Today the message was about Lent and adding positive growth to our lives that will enhance it, nurture it and help us become more loving, compassionate people. He said that Lent is not about punishing ourselves for being human. I was so glad to hear that because that inner critic, who likes to visit me every once in a while, was starting to whisper his negative words in my ear about what I need to do to be more acceptable. When the pastor said we reach a point in our lives when we say to ourselves, Time's Up, I thought of the decision I made to quit drinking. Time was up of trying to please everyone, saying yes when I wanted to say no, not loving myself, not setting healthy boundaries. I needed to have authentic meaning in my life, hope and a purpose that would make my life count to me. I wanted to prove myself worthy to others because I didn't believe it myself. Time was up for that kind of thinking. And this message came just in time to swipe that inner critic off my shoulder.  

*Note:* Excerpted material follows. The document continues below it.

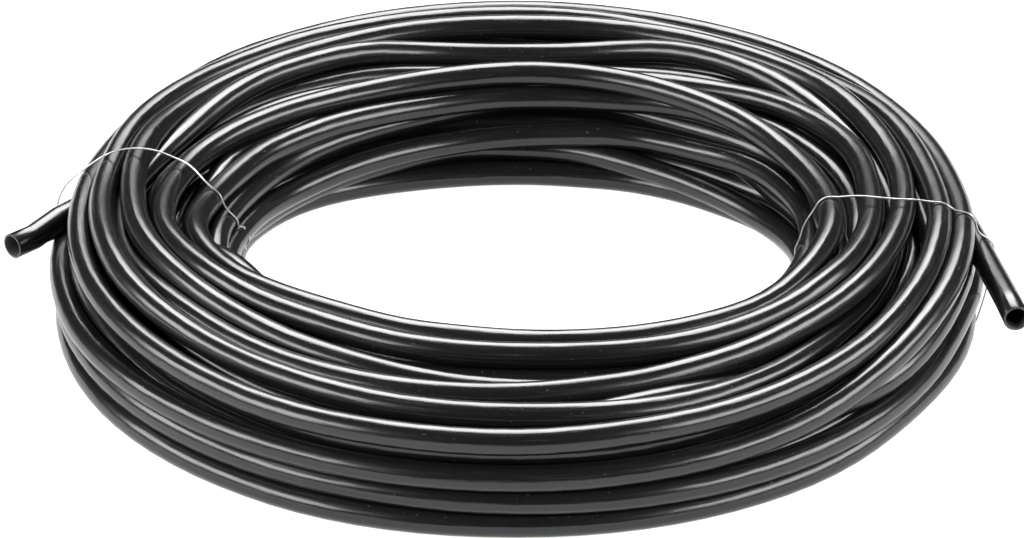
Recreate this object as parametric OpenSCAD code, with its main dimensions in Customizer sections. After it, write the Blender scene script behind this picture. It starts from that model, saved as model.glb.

Here's the question posed to us - What do you give pieces of your heart to?  
Do you give pieces because it's expected, to persuade others that you are worthy to bolster your self-esteem, to feel important or impress others, a distraction to escape from working on your emotional well-being or because you genuinely love those you are giving pieces of your heart to? That's when Karen's question comes into play. Do your top ten priorities fit within the pieces of your heart that you give away?